Remedies — False Claims Act

Where a relator could not show that the government employees who wrote grant applications knew that the City was implementing a program different from the affirmative action plan, summary judgment was properly granted to the city on the relator’s qui tam action.

“Doubtless the people who submitted the grant applications knew that bureaucracies tend to develop their own folkways. Job descriptions don’t match what employees do in fact. Organization charts show a hierarchy that does not reflect who actually reports to whom, who has final authority to sign off on a project, or which supervisor handles what tasks. A plan may show that four levels of the staff (an original decision plus three levels of review) process equal employment complaints, while only two levels of review are used in practice. Departing from the formal documents in order to get things done more quickly or accurately is common, and some flexibility is essential when administrators encounter circumstances that plan-writers did not anticipate. Chicago has a huge bureaucracy; what works in one bureau may not work in another, and slavishly following a single plan could be counterproductive.
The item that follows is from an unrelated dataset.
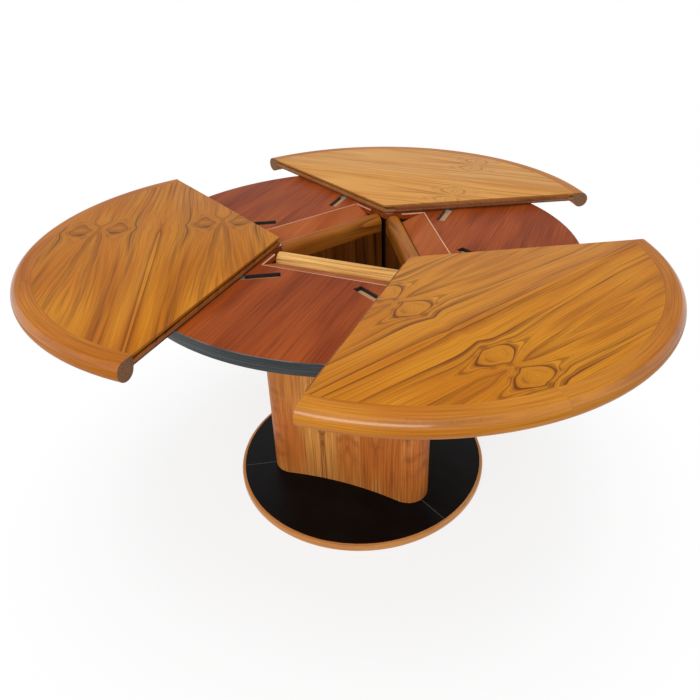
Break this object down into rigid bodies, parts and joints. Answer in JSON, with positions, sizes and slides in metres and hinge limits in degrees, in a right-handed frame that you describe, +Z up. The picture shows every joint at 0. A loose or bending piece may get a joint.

Unions that call on members to ‘work to rule’ as an alternative to a strike know that nothing cripples a bureaucracy faster than handling everything by the book. No one who stands in line for service at a public agency, or waits impatiently for an agency to resolve a grievance or issue a license, wants every written procedure to be followed.

Practical accommodations are a relief.”

Affirmed.

14-1317 Hill v. City of Chicago

Appeal from the United States District Court for the Northern District of Illinois, Pallmeyer, J., Easterbrook, J.